In her new book, “Eat, Drink and Remarry: Confessions of a Serial Wife,” the 74-year-old Howard, a Jewish former journalist and Slate’s former “Dear Prudence” advice columnist, details her matrimonial history and the adventures and lessons learned along the way.
One lesson she didn’t need to learn was thrift: Thanks to her high-profile parents (her father, Julius Lederer, founded Budget Rent-A-Car) and high-earning hubbies (hotel investor, funeral director, actor/TV star and heart surgeon), money has never been a concern.
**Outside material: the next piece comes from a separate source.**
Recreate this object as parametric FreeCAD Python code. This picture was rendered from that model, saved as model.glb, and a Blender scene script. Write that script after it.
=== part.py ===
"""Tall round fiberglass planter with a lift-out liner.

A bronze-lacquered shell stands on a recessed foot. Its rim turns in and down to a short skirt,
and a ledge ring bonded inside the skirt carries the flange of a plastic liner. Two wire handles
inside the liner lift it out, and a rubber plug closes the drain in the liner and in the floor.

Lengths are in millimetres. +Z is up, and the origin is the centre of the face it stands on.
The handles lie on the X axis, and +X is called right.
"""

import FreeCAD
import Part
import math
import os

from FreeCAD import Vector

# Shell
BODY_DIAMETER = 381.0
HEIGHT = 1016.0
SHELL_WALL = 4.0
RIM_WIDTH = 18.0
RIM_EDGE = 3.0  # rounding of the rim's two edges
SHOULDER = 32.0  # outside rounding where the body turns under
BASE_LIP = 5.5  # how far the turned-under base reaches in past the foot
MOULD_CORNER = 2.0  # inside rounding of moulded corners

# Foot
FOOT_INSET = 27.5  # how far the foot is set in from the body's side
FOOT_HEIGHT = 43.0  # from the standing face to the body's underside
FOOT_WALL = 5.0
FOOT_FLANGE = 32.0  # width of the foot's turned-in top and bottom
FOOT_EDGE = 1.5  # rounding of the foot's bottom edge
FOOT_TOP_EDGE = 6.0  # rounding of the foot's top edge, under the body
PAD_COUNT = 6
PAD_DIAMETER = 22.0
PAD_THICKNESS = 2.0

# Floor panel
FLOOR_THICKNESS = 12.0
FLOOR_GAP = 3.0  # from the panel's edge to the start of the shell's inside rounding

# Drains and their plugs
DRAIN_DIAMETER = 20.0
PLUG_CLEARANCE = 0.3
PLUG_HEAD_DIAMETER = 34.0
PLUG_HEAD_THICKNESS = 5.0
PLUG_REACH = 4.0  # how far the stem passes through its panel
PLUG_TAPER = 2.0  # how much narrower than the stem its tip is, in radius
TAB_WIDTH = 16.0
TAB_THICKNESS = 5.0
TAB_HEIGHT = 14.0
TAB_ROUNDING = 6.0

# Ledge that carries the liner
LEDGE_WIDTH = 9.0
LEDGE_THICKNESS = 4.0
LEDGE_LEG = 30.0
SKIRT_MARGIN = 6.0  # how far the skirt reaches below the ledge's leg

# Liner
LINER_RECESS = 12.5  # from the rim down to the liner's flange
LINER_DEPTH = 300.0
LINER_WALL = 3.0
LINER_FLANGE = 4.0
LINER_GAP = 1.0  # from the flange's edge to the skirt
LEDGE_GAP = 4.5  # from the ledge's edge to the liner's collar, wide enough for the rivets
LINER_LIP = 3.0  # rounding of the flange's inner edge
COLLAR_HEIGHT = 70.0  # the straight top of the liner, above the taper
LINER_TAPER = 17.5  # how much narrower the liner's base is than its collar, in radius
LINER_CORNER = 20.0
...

The book includes abundant descriptions of Rolls-Royces, boarding schools for her three kids (from marriage No. 1), live-in nannies, swanky vacations and celebrity-studded social gatherings.
The memoir contains plenty of Yiddish phrasing and some Jewish revelations — like how her famous mother had long dreamed of her marrying a Jewish doctor.
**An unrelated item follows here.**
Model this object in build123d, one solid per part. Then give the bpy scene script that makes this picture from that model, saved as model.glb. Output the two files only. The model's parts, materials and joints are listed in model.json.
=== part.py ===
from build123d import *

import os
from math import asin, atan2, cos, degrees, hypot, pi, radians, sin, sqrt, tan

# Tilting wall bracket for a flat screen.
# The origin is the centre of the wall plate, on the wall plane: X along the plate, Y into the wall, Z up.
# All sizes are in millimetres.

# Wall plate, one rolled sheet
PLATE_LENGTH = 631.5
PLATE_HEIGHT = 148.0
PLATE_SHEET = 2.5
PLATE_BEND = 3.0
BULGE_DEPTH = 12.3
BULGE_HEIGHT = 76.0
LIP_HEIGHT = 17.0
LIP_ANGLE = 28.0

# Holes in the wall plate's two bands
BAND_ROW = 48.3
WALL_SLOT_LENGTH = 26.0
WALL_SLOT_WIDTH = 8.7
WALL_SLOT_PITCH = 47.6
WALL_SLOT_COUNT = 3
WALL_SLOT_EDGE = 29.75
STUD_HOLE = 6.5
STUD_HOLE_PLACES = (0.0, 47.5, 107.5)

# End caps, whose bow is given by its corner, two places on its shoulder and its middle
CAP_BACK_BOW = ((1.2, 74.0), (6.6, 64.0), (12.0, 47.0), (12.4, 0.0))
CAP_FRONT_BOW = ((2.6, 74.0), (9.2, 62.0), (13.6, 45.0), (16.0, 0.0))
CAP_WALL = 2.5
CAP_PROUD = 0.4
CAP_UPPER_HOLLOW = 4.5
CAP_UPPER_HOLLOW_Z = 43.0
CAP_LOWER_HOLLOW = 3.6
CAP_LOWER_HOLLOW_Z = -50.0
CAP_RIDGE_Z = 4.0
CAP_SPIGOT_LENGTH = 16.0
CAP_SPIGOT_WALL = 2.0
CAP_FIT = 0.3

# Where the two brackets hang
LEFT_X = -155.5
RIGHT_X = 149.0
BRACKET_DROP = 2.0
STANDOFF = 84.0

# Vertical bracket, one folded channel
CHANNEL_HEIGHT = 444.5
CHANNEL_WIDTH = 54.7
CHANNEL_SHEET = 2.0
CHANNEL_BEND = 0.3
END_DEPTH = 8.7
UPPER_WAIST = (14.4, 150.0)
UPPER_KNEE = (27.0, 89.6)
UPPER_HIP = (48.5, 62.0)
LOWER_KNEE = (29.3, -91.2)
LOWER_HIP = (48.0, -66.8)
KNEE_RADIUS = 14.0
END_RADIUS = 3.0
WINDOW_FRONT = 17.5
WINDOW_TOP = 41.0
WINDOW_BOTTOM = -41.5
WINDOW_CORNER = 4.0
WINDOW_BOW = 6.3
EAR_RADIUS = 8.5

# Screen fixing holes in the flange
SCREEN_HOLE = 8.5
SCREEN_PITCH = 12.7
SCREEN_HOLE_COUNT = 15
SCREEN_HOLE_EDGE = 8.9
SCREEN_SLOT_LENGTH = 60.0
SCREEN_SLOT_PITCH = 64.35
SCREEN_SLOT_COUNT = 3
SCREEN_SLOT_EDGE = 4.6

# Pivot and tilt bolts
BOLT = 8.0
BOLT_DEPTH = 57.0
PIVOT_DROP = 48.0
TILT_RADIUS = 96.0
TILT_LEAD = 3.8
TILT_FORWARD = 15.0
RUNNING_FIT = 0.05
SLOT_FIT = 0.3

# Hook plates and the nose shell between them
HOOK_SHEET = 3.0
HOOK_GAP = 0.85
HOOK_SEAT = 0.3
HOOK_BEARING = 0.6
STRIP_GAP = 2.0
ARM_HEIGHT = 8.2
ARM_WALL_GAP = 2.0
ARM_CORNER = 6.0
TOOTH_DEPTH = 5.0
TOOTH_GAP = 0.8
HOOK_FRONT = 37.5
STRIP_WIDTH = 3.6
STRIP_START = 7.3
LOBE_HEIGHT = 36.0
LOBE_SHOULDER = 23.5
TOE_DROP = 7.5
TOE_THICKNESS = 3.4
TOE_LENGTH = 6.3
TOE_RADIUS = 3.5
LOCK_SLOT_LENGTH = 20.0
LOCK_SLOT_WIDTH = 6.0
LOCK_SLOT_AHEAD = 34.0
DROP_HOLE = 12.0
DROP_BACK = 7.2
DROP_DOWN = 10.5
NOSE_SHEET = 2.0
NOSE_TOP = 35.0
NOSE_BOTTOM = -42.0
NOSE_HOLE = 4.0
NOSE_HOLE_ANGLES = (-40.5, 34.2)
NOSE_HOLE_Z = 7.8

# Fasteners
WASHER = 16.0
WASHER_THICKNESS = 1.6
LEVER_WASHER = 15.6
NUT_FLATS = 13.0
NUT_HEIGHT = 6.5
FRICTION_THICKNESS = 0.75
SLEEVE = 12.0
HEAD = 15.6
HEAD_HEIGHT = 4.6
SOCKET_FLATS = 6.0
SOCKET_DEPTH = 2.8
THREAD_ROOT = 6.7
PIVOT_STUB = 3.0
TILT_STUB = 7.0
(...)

Howard — the surname comes from her third (and only non-Jewish) husband — spoke with JTA by phone from her Cambridge, Mass., home the day before Yom Kippur.
JTA: I noticed three of your four husbands were Jewish. Was that a conscious decision? Did you care whether or not you married a Jew?
Howard: In college [at Brandeis] I was allowed to date only Jewish boys. Mother said there was no reason to introduce difference and difficulty into a marriage. I was given an order, and we were so close that I was obeying that — at least until I got fixed up with Aga Khan, who was at Harvard. I said I was fixed up with an exchange student at Harvard. His name is Khan. What do you think?
The interesting thing about husband No. 3 — Ken Howard — my mother was crazy about him. That caused her to change her view professionally that you should not marry out. She decided that if the people were not too invested in their religion — and we are cultural Jews — if you talked about it first and it didn’t make a problem, it was OK.
[The fact that my current husband is Jewish] was an accident. I would’ve married him if he were a goy. He was just marvelous. And while Judaism hasn’t been important to me, there’s a certain comfort and familiarity culturally.
Did you have any kind of Jewish upbringing?
I have no Jewish education because during the Sunday school years we were living in a tiny town in Wisconsin. Our parents made an arrangement for a rabbinical student to come, but the weather was always too bad whenever he was supposed to come.
Why do you think so many advice columnists are Jewish, particularly Jewish women — your mom, your aunt, yourself and Slate’s Emily Yoffe, to name a few?
It cannot be random that so many advice givers are Jewish. It must be something in the makeup of Jewish life that inclines our people to become advice mavens. It’s likely some stew of family life, a desire to help, a need to be useful, an ability to pass on wisdom. And the yenta gene.
If you could sum up your advice on marriage in one sentence, what would it be?
Take your time. What’s the hurry? My mother used to say that to me.
Do you give marital advice to your children?
I don’t give them too much advice. If I care about something, I say it maybe once and then lay off. I understood from my own life — that which you learn that costs nothing has no value. Some things you’ve got to do yourself or it has no meaning.
Are you worried that by writing this book and saying that you’ve finally found your “Dr. Perfect” you’ll jinx your current marriage?
No. It’s a function of getting old, I think. You know where you are. You have all that backlog of experience to fall back on. This is it. Death will end this marriage.
(The interview with Howard was edited for length and clarity.)